● **Source material**
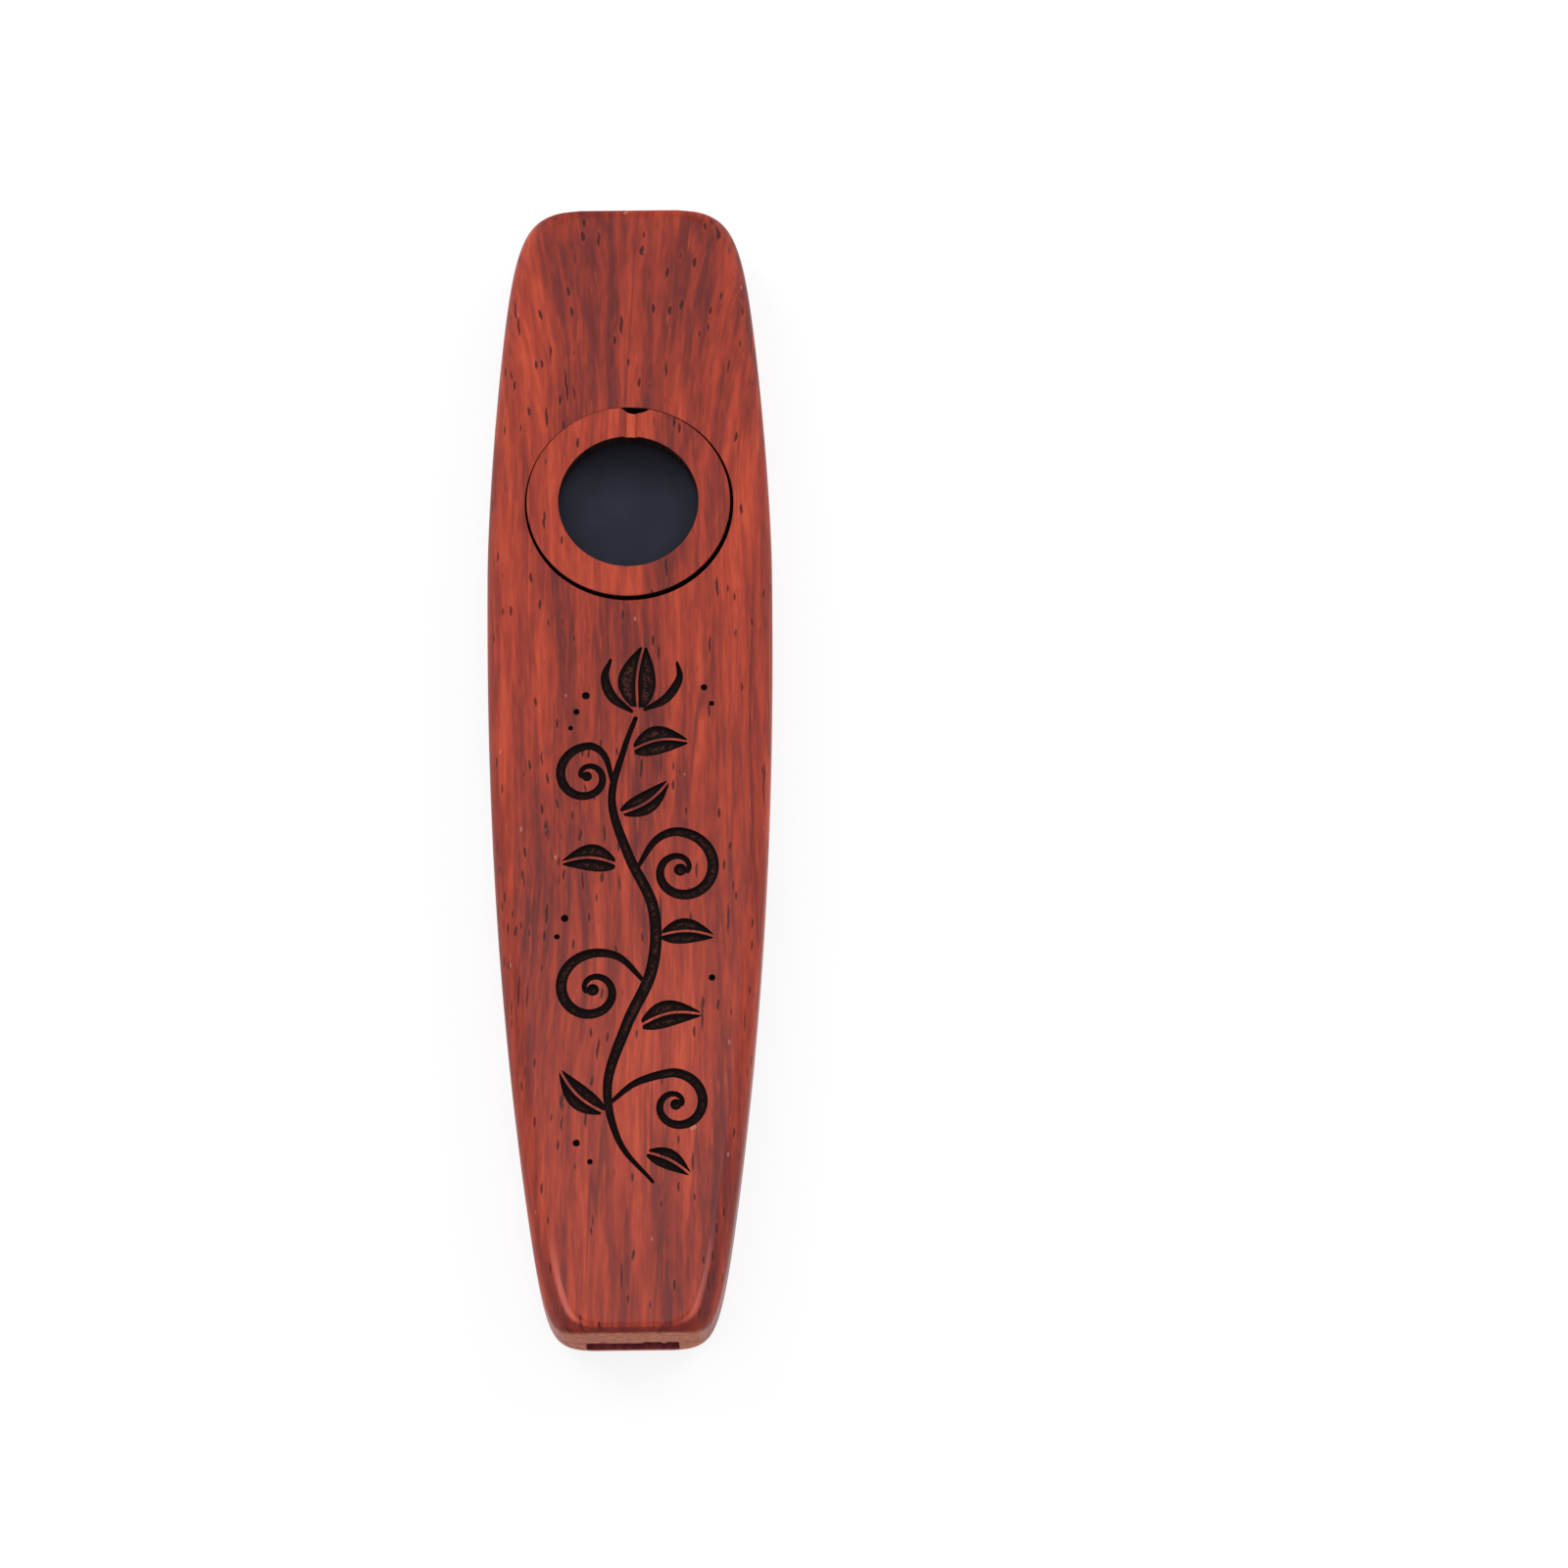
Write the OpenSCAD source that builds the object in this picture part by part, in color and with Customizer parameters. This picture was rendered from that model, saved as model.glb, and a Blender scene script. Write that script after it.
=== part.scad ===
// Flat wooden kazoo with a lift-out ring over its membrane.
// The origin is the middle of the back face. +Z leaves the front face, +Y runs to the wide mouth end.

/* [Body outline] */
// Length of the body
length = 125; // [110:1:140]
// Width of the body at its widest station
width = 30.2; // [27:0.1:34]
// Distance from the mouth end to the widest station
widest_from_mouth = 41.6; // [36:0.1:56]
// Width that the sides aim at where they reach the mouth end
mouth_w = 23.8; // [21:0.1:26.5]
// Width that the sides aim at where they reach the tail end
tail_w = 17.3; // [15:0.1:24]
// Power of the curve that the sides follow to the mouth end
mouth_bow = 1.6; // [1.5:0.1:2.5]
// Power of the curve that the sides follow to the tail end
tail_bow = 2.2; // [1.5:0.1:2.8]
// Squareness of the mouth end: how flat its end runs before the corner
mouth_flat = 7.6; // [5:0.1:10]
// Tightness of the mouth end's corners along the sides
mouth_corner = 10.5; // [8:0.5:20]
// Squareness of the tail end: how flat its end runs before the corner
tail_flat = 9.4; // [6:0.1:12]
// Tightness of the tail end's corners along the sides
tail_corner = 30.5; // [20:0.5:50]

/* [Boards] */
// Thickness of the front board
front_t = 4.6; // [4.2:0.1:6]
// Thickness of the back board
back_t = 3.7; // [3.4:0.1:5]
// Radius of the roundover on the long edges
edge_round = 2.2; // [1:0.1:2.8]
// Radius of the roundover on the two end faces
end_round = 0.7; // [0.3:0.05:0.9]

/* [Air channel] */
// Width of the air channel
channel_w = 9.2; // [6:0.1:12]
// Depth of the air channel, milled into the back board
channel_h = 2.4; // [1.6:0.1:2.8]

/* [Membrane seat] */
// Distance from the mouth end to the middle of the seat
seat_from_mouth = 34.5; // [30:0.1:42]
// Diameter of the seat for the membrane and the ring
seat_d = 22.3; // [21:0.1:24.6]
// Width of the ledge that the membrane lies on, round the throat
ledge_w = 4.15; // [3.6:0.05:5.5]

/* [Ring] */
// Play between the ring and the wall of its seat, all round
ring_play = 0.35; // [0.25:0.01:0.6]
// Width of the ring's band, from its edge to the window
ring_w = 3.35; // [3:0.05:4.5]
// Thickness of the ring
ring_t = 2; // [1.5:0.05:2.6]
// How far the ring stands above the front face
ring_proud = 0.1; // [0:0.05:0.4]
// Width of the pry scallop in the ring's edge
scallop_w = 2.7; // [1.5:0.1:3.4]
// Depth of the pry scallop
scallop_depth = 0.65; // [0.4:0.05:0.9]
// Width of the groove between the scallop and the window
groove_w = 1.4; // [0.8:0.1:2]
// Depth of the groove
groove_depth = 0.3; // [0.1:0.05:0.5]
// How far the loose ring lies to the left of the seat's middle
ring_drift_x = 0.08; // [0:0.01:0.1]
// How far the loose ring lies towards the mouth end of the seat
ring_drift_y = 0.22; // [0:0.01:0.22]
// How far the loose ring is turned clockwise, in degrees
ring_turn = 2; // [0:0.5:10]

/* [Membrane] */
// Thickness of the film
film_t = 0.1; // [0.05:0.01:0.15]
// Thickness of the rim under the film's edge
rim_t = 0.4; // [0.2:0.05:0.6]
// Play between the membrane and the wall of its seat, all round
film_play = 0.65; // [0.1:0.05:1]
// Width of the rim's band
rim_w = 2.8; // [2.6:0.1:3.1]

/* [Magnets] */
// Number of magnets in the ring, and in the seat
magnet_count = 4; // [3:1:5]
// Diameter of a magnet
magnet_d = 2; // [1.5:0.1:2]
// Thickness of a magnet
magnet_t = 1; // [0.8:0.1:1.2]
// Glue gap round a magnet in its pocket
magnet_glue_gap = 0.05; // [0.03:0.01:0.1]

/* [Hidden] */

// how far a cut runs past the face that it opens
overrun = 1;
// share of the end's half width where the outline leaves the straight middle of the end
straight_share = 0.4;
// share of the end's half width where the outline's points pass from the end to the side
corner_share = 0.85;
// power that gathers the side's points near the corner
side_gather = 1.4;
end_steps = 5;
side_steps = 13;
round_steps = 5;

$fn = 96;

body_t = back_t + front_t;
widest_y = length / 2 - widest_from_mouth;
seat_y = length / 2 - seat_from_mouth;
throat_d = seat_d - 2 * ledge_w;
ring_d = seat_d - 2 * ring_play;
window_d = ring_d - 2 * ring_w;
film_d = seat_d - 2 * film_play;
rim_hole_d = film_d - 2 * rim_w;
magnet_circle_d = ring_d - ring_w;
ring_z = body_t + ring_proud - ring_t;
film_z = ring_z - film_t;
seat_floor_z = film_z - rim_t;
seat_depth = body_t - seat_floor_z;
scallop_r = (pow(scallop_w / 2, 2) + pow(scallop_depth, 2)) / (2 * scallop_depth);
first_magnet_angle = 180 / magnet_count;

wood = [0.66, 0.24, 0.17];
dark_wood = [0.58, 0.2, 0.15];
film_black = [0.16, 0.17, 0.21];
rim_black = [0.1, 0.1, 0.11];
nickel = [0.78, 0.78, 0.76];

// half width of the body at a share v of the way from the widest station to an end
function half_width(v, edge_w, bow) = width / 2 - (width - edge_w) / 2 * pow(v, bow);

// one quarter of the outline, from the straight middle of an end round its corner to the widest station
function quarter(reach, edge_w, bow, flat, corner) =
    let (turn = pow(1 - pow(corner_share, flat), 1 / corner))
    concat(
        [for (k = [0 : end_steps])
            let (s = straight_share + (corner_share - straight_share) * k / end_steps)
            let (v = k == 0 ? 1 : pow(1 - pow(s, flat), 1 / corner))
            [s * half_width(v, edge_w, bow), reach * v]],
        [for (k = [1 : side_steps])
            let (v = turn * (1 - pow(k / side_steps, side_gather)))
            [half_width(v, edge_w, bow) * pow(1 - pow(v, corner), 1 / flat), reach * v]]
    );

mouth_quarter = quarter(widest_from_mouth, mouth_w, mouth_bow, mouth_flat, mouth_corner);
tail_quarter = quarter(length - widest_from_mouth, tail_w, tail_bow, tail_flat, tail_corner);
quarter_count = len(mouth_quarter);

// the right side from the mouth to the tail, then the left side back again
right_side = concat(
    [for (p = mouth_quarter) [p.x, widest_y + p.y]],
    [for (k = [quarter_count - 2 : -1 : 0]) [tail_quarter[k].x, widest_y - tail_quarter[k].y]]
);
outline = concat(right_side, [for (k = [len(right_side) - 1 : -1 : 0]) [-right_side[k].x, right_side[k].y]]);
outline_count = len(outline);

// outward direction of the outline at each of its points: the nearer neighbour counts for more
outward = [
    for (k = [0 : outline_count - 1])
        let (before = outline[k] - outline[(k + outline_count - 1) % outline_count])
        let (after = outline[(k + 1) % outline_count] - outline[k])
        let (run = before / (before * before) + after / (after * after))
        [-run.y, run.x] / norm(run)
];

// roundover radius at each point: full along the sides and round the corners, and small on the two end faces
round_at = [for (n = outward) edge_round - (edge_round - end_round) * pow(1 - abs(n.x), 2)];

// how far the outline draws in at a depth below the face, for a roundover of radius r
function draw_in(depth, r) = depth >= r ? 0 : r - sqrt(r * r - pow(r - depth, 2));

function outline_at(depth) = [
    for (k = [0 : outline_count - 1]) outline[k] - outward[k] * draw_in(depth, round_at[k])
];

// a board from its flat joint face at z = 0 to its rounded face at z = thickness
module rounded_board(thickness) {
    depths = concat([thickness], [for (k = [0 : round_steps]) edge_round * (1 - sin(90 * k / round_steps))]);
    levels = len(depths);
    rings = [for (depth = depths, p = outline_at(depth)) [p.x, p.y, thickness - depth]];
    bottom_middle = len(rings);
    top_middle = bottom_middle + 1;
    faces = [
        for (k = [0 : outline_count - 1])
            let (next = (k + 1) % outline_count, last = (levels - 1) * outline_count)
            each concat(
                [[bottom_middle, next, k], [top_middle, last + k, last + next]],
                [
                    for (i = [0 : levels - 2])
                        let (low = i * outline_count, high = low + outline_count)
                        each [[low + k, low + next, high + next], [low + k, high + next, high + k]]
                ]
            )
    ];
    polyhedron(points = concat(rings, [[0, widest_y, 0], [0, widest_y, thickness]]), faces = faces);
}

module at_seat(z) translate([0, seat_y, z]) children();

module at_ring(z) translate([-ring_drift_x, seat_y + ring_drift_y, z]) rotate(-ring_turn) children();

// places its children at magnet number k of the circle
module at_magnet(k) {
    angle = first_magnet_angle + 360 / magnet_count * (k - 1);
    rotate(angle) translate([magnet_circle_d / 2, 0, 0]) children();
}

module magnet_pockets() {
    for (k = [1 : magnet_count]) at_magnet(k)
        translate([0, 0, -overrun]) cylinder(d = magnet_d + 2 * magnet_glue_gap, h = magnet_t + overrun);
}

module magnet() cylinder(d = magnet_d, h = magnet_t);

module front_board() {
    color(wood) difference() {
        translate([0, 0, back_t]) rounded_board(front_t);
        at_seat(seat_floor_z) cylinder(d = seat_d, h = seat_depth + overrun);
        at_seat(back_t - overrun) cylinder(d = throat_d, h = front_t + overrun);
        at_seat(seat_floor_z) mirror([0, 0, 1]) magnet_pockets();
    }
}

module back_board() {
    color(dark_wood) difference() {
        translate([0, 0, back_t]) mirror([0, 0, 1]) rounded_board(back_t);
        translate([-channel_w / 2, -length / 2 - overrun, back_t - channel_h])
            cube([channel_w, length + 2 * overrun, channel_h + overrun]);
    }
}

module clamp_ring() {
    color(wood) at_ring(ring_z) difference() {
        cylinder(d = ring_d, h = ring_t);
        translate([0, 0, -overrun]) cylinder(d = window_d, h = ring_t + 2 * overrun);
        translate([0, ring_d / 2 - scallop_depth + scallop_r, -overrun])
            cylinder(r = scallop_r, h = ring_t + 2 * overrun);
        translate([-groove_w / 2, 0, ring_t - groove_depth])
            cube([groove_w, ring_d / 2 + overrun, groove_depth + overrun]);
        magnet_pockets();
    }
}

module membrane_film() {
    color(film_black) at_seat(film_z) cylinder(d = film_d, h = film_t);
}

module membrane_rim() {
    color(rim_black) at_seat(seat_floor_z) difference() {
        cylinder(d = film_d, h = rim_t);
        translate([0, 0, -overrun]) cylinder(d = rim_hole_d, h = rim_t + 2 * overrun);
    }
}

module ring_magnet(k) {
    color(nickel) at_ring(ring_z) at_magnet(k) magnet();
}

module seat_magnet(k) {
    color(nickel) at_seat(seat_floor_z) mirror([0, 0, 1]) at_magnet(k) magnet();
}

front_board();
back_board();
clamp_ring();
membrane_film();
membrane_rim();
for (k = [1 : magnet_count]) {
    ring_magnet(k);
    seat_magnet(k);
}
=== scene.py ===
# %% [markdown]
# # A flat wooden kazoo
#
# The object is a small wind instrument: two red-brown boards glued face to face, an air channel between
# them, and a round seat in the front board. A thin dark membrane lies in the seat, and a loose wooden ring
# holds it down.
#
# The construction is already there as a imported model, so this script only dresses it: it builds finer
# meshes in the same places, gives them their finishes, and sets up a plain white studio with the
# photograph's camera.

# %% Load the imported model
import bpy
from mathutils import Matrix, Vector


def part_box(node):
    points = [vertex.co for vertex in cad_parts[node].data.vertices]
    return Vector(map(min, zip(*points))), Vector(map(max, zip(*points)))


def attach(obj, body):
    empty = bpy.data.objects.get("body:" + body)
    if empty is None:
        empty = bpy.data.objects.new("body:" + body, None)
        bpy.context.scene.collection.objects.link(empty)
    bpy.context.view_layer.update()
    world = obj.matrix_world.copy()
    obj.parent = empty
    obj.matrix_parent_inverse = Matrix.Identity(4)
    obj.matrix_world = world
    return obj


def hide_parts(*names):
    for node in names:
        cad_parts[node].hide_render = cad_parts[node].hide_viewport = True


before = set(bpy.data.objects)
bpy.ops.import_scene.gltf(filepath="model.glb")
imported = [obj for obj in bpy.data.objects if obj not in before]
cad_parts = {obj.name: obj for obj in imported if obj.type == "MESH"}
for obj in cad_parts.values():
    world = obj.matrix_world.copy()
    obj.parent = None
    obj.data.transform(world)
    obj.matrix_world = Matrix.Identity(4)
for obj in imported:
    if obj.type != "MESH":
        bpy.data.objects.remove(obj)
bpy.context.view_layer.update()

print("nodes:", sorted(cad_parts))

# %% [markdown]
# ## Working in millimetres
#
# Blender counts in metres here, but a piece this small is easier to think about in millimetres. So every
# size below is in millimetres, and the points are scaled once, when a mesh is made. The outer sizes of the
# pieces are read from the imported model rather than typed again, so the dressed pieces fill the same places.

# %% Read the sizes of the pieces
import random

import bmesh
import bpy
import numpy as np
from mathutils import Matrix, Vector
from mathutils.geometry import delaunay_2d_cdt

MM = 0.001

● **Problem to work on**
Quote verbatim the opening lines of the listing above, ending with the line where "channel_h = 2.4; // [1.6:0.1:2.8]" appears; include both endpoints and nothing more.

● **Complete output**
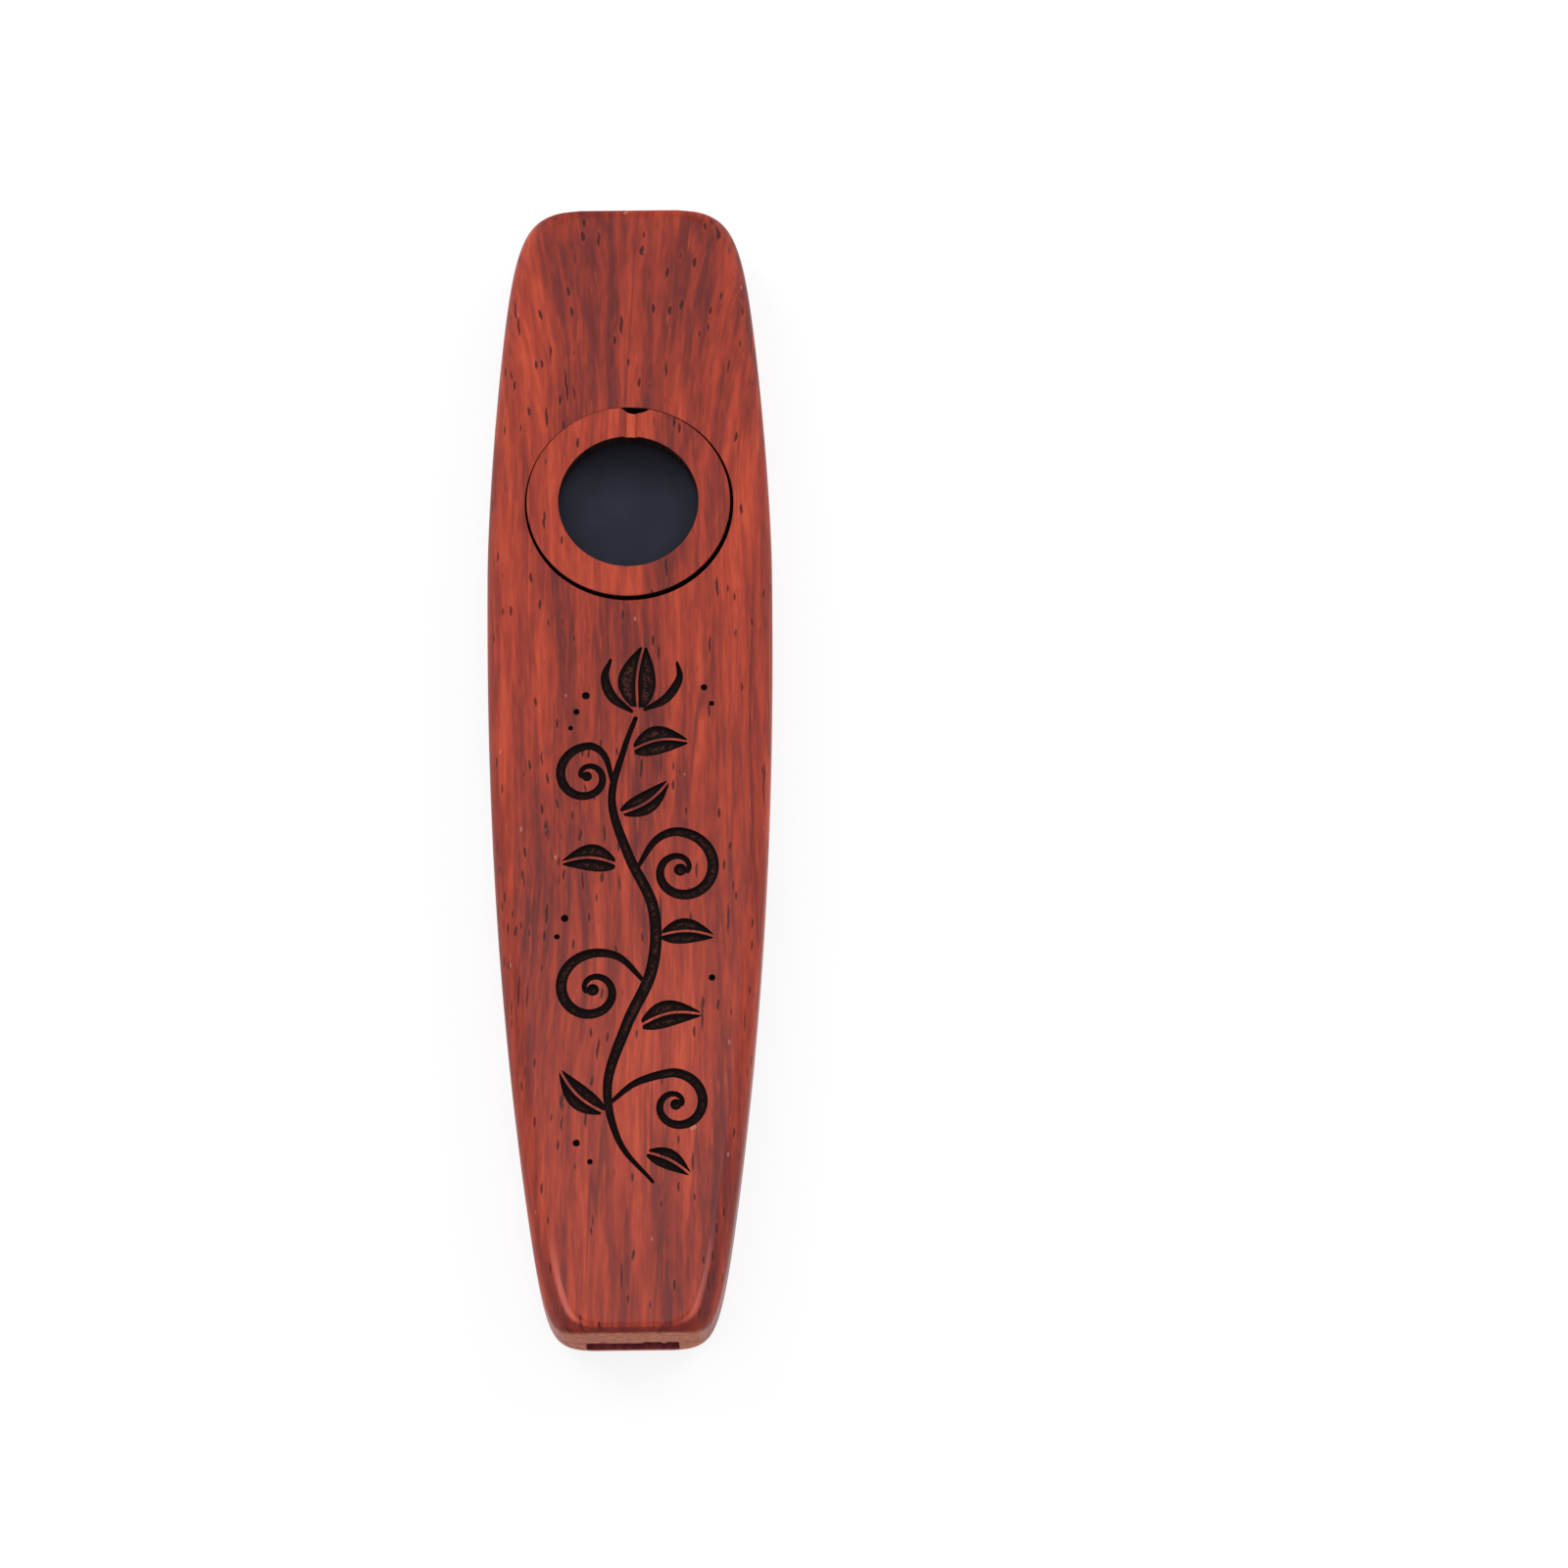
Write the OpenSCAD source that builds the object in this picture part by part, in color and with Customizer parameters. This picture was rendered from that model, saved as model.glb, and a Blender scene script. Write that script after it.
=== part.scad ===
// Flat wooden kazoo with a lift-out ring over its membrane.
// The origin is the middle of the back face. +Z leaves the front face, +Y runs to the wide mouth end.

/* [Body outline] */
// Length of the body
length = 125; // [110:1:140]
// Width of the body at its widest station
width = 30.2; // [27:0.1:34]
// Distance from the mouth end to the widest station
widest_from_mouth = 41.6; // [36:0.1:56]
// Width that the sides aim at where they reach the mouth end
mouth_w = 23.8; // [21:0.1:26.5]
// Width that the sides aim at where they reach the tail end
tail_w = 17.3; // [15:0.1:24]
// Power of the curve that the sides follow to the mouth end
mouth_bow = 1.6; // [1.5:0.1:2.5]
// Power of the curve that the sides follow to the tail end
tail_bow = 2.2; // [1.5:0.1:2.8]
// Squareness of the mouth end: how flat its end runs before the corner
mouth_flat = 7.6; // [5:0.1:10]
// Tightness of the mouth end's corners along the sides
mouth_corner = 10.5; // [8:0.5:20]
// Squareness of the tail end: how flat its end runs before the corner
tail_flat = 9.4; // [6:0.1:12]
// Tightness of the tail end's corners along the sides
tail_corner = 30.5; // [20:0.5:50]

/* [Boards] */
// Thickness of the front board
front_t = 4.6; // [4.2:0.1:6]
// Thickness of the back board
back_t = 3.7; // [3.4:0.1:5]
// Radius of the roundover on the long edges
edge_round = 2.2; // [1:0.1:2.8]
// Radius of the roundover on the two end faces
end_round = 0.7; // [0.3:0.05:0.9]

/* [Air channel] */
// Width of the air channel
channel_w = 9.2; // [6:0.1:12]
// Depth of the air channel, milled into the back board
channel_h = 2.4; // [1.6:0.1:2.8]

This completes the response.